Near-optimal Herding Samadi, Samira

Abstract

Herding is an algorithm of recent interest in the machine learning community, motivated by inference in Markov random fields. It solves the following Sampling Problem: given a set Χ \subset R^d with mean μ, construct an infinite sequence of points from Χ such that, for every t ≥ 1, the mean of the first t points in that sequence lies within Euclidean distance O(1/t) of μ. The error of a solution to Sampling Problem is defined to be the distance between the empirical mean of the first t samples and the original mean μ. The O(1/t) error bound suppresses the dependence on d and Χ. In this thesis, we study the best dependence on d and |Χ| that can be achieved for the error in Sampling Problem. Known analysis of the Herding algorithm give an error bound that depends on geometric properties of Χ but, even under favorable conditions, this bound depends linearly on d.

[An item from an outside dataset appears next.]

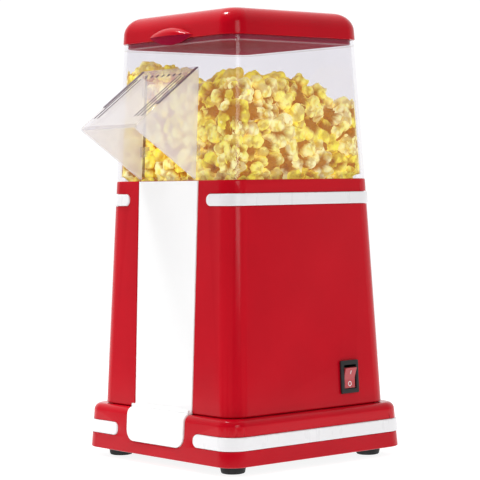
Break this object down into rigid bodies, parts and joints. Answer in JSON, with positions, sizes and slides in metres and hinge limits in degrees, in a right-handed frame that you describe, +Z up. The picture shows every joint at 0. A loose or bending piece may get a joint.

We first show that any algorithm for the Sampling Problem must have error Ω(√d/t). Afterward, we present a new polynomial-time algorithm that solves the Sampling Problem with error O(√d log^2.5|Χ|/t) assuming that Χ is finite. This implies that our algorithm is optimal to within logarithmic factors. Finally, we prove that the actual error of the Herding Algorithm is strictly worse than the error of our algorithm if we measure the error in the infinity-norm. Our algorithm is randomized and based on recent algorithmic results in discrepancy theory. We implement our algorithm and other potential solutions for the Sampling Problem and evaluate them on various inputs.